When I drop the reins, who will drive the horse?
Filed under: Blog, Estate Planning
Choosing the people who will handle your affairs while you are seriously ill or when you are deceased is a deeply personal decision. You need to decide whom you trust to honor your wishes, determine what medical treatments you will or will not have, take care of your money and, possibly, your children. And you need to review and update these decisions periodically.
We tend to focus a lot on the documents in the estate plan as if those documents are the end of the story. Often they are. However, there is a human element that cannot be ignored. If you have not reviewed your documents in several years, you should verify that they still meet your goals, but you should also verify that the people you have chosen to carry out those goals are willing to accept the responsibility.
Deciding to accept the responsibility to handle someone else’s medical and financial affairs is an equally personal decision. Often clients will create an estate plan and think their job is over. If their preferences do not change, then their estate plan probably does not need to change, right?

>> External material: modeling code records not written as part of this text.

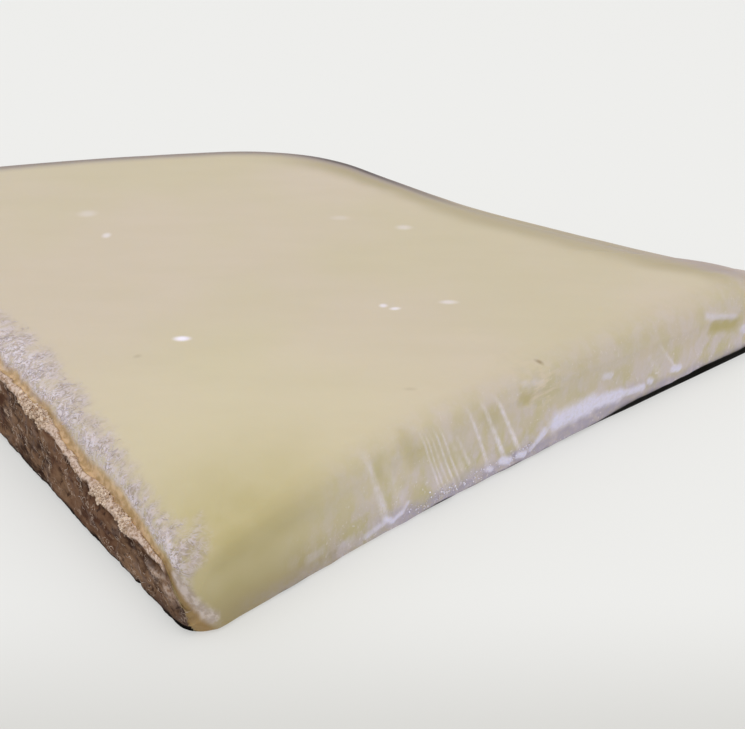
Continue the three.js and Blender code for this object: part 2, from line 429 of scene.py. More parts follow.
def cut_profile(x, y, recess, soft, seed):
    """A cut side from the bottom up to the top face, with its foot set back by the recess."""
    lift = RECESS_HEIGHT * recess
    width = lerp(SHOULDER_WIDTH, SOFT_SHOULDER_WIDTH, soft)
    drop = lerp(SHOULDER_DROP, SOFT_SHOULDER_DROP, soft)
    low = FOOT_HEIGHT + lift
    high = top_height(x, y) - drop
    rows = [
        (FOOT_WIDTH * (1.0 - 0.38 * recess), 0.0),
        (0.3 * FOOT_WIDTH + RECESS_DEPTH * recess, 0.35 * FOOT_HEIGHT * (1.0 + recess) + lift),
    ]
    face_rows = KNOTS - 5
    for k in range(face_rows):
        t = k / (face_rows - 1)
        ripple = 0.16 * noise_line((x + y) / 7 + 3 * t, seed)
        rows.append((ripple * math.sin(math.pi * t), lerp(low, high, t)))
    for k in range(1, 4):
        angle = k / 3 * math.pi / 2
        rows.append((width * (1 - math.cos(angle)), high + drop * math.sin(angle)))
    return knots(rows)


def crust_height(y):
    height = lerp(CRUST_HEIGHT_NEAR, CRUST_HEIGHT, smoothstep(CRUST_FALL_START, CRUST_FALL_END, y))
    dip = CRUST_DIP * bell(y - CRUST_DIP_PLACE, CRUST_DIP_REACH)
    height = height - dip + 0.25 * noise_line(y / 9, 5)
    return lerp(CRUST_HEIGHT_END, height, smoothstep(CRUST_END, CRUST_END + CRUST_END_LENGTH, y))


def rind_profile(x, y):
    """The rind side: lumpy rind, a crumbly ridge, a shallow groove, then the sloping band."""
    ridge = crust_height(y)
    top = top_height(x, y) - BAND_DROP
    crag = CRAG_SIZE * (0.7 * noise_line(y / 2.6, 1) + 0.3 * noise_line(y / 1.5, 2))
    chip = CRAG_SIZE * noise_line(y / 2.1, 3)
    full = smoothstep(CORNER_START, CORNER_END, y)
    crag, chip, stand = crag * full, chip * full, CRUST_STAND * full
    rows = [(0.9, 0.0), (0.25, 0.5), (0.0, 1.3)]
    for k in range(1, 4):
        t = k / 4
        lump = RIND_LUMP * noise_line(y / 6 + 7 * k, 10 + k)
        rows.append((lump - 0.25 * math.sin(math.pi * t), lerp(1.3, ridge - 1, t)))
    groove = ridge + 0.45
    rows += [
        (0.15 + 0.5 * crag, ridge - 1.0),
        (-stand + crag, ridge - 0.45 + 0.4 * chip),
        (lerp(0.05, 0.25, full) + 0.7 * crag, ridge + 0.35 + 0.6 * chip),
        (lerp(0.1, 1.1, full) + 0.3 * chip, groove),
        (lerp(0.2, 1.6, full), lerp(groove, top, 0.32)),
        (lerp(0.7, 2.6, full), lerp(groove, top, 0.72)),
        (lerp(CORNER_BAND_WIDTH, BAND_WIDTH, full), top),
    ]
    return knots(rows)


def front_profile(x, y):
    return cut_profile(x, y, in_steps(*FRONT_RECESS, x), in_steps(*FRONT_SOFTNESS, x), 21)


def right_profile(x, y):
    return cut_profile(x, y, in_steps(*RIGHT_RECESS, y), in_steps(*RIGHT_SOFTNESS, y), 22)


def back_profile(x, y):
    return cut_profile(x, y, np.zeros_like(x), 0.0, 23)


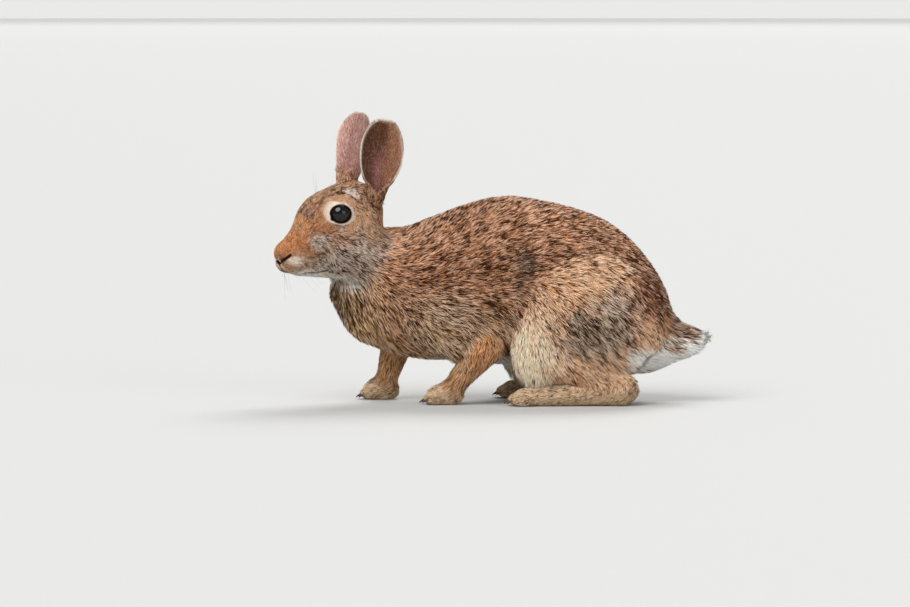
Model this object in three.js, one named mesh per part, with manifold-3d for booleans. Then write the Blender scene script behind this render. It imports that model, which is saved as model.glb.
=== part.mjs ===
// Eastern cottontail rabbit (Sylvilagus floridanus), life size, half crouched on four feet with one
// foreleg ahead of the other, the head turned a little to its left and the ears up.
// Millimetres. The tail points along +X, the rabbit's left side faces -Y, and +Z is up from the floor.
//
// The whole animal is one smooth surface: rounded masses (eggs and tapered limbs) that melt into each
// other. That surface is meshed finely where the animal is small and coarsely where it is large, and
// thin cuts part it into head, neck, trunk, tail and legs.
import * as THREE from "three";
import { mergeVertices } from "three/addons/utils/BufferGeometryUtils.js";
import Module from "manifold-3d";

const wasm = await Module();
wasm.setup();

// ---------------------------------------------------------------- driving dimensions
const gap = 0.35;                        // width of the cut between two neighbouring pieces
const cell = { trunk: 12.5, neck: 9, thigh: 10, tail: 7.4, head: 6, leg: 6.4, foot: 6.8 };

const headPivot = new THREE.Vector3(-84, 0, 140);
const headYaw = 26;                      // degrees, turns the nose to the rabbit's left
const headCut = { at: [-39, 0, -10], radii: [48, 46, 50], crown: 144 };
const eye = { at: [-36.8, 12.5, 2.4], radius: 8.3 };

const ear = {
  root: { left: [-8.5, -10, 9], right: [-17.5, 10, 13.8] },
  back: { left: 4.6, right: 14.6 },          // degrees that each ear leans back, and both lean out
  out: 12,
  facing: 22,                            // degrees that the open side looks ahead of straight sideways
  length: 64.4, thickness: 2.2,
  roll: [[0, 6], [0.15, 6.1], [0.25, 7.4], [0.33, 12], [0.42, 16.4], [0.5, 19.4], [0.7, 22], [1, 25]],
  halfWidth: [[0, 17.4], [0.12, 17.2], [0.25, 15.2], [0.33, 14.7], [0.42, 16.6], [0.5, 17.6], [0.7, 19.6]],
  tipFrom: 0.5, tipPower: { front: 2.4, rear: 1.35 }, widestHalf: 165,
  rings: 12, steps: 6, lastRing: 0.992, crowding: 0.16,
};

const stagger = { hind: -8 };            // the right hind leg stands this far ahead of the left
const neckCut = { through: [-58, 0, 140], tilt: 49.4 };
const tailCut = { through: [136, 0, 66], tilt: 12 };
const thighCut = { at: [70, 60], radii: [56, 50], inner: 20 };
const shoulderCut = { radii: [35, 25], pitch: 30, inner: 13 };
const footCut = { top: 25, inner: 17, front: 12, back: 125 };
const wristHeight = 16;
const forearmCut = { inner: 11, ahead: 20, behind: 13 };
const reach = 400;                       // larger than the animal, for the cutting solids

// the boxes in which each stretch of flesh is meshed, each a little larger than the piece cut from it;
// leg spans are measured from that leg's own points
const span = {
  head: [[-172, -58, 70], [-62, 34, 180]],
  neck: [[-150, -46, 50], [-46, 46, 160]],
  trunk: [[-140, -62, 6], [156, 62, 168]],
  tail: [[112, -34, 10], [180, 34, 84]],
  side: [4, 66],
  foot: { x: [-14, 130], z: [-8, 40] },
  thigh: { x: [-2, 140], z: [-8, 126] },
  foreleg: { x: [-40, 40], z: [-8, 70] },
  shoulder: { x: [-52, 52], z: [10, 106] },
};

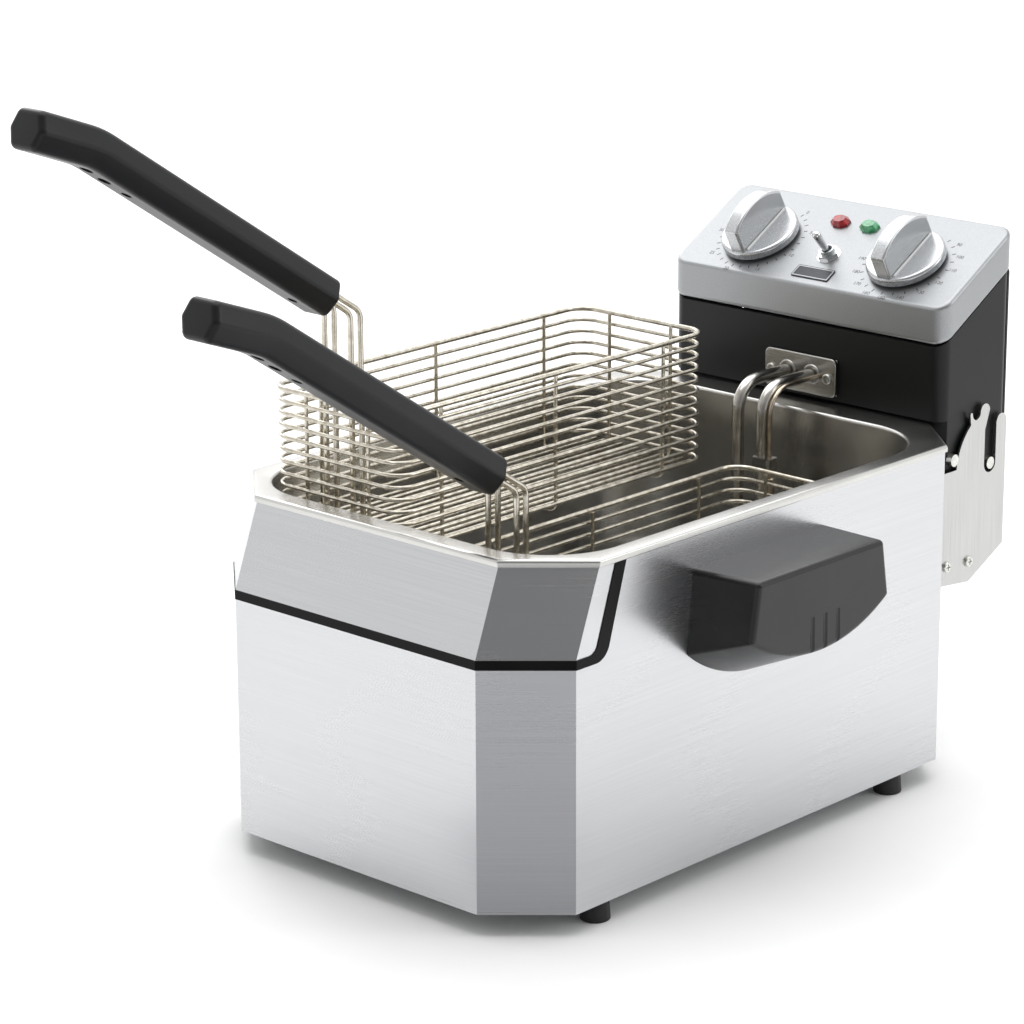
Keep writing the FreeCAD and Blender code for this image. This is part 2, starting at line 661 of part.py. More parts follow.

However, the people designated to be fiduciaries (Power of Attorney, Trustee, Guardian, etc.) may have changed their preferences. Continuing to have frank conversations with the people who will handle your life affairs, if you are incapacitated, or estate or trust once you are deceased about whether they are willing to do so is as important as creating the documents appointing those people.
Recently a woman called me from the Northern California bay area. Her father, who is in his nineties and lives in San Diego County, had gone into a coma and the hospital notified his designated health care power of attorney of the situation. The designated health care power of attorney declined the appointment and sent a copy of the advance health care directive down the line until it came to the woman on the phone. Our conversation went something like this:
Her: “I live in the bay area. I can’t get down there to see him or make decisions. I’m in my 70s myself and I live on a fixed income. My husband is in his 80s. I can’t take care of this stuff.”
Me: “Well who is next on the list?”
Her: “I’m the last one.”
We talked some more about what other estate planning documents had been passed to her, what her responsibilities could be, and about the fact that, ultimately, she did not have to accept the responsibility if she really did not want to. Unfortunately, she really didn’t. While I could feel her grappling with her responsibility to her parent, she clearly had her own issues going on in her own life over 500 miles away from where her parent was being hospitalized. She said, “I never even knew this document existed. He never warned me.”
Although in this case the client was never warned at all, it is often true that a potential fiduciary is asked to serve as a power of attorney or trustee and then moves or has his or her own children or makes any number of changes that prevent him from being willing or able to actually accept the appointment. This is, of course, part of why we choose alternate agents from the outset. But as years or especially decades go by from the creation of the original document, it is important to communicate with your potential fiduciaries to make sure that they remember they are appointed and that they are willing to act if the time comes.